The truth is that even as the war was now clearly getting serious, there were enough US, Belgian and French troops who came in, not to restore order and avoid the killings, but to evacuate foreigners. In some cases, as seen in the interview, the evacuating troops failed to assist the defenseless people who cried out to them for assistance saying they had different orders, evacuation of white people only (Ghosts of Rwanda, 2004). Kofi Annan then gives the third excuse (with his excuses specifically tailored to blend in seamlessly with the times and trending events) as to why no intervention still came even when the world started seeing the need to interfere with the murderous situation.

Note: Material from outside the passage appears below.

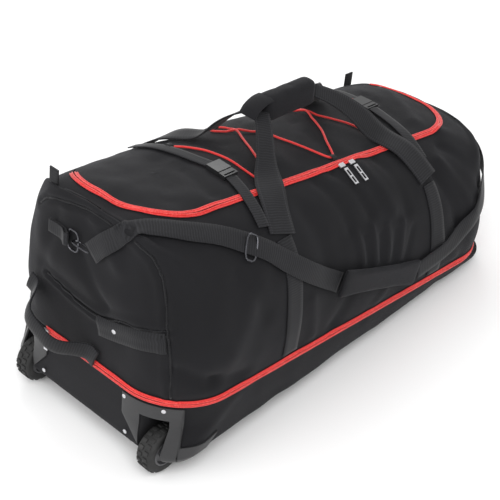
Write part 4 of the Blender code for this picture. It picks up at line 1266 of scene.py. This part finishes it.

He says, ‘The UN doesn’t have any troops. We borrow them from governments. And I recall we approached about 80 governments trying to get troops and they wouldn’t give them to us’ (Ghosts of Rwanda, 2004). Although the extent of the truth in such a statement, if any, is hard to determine, Annan admits that the UN made errors in its approach to the 1994 Rwanda. US President and his top officials saying they had no interests in Rwanda and so could not intervene (Ghosts of Rwanda, 2004) was just plain cold and insensitive, especially to the dying thousands.

This careless rhetoric casts the global image and brand of the United States as a superpower in the depths of the mud. It is also wrong for the president to say that he was not furnished with the right information concerning Rwanda yet still fail to dismiss his informants. Conclusion In the end, the whole world almost unanimously accepts that it did not approach the issue in the best way possible. President Clinton later joins Annan and other top officials and diplomats at the time that could have done something in admitting fault by saying he will always regret the event (Ghosts of Rwanda, 2004) and the US’s inexistent reaction.

The world can only hope that we will deal better with such events in the future, should they occur.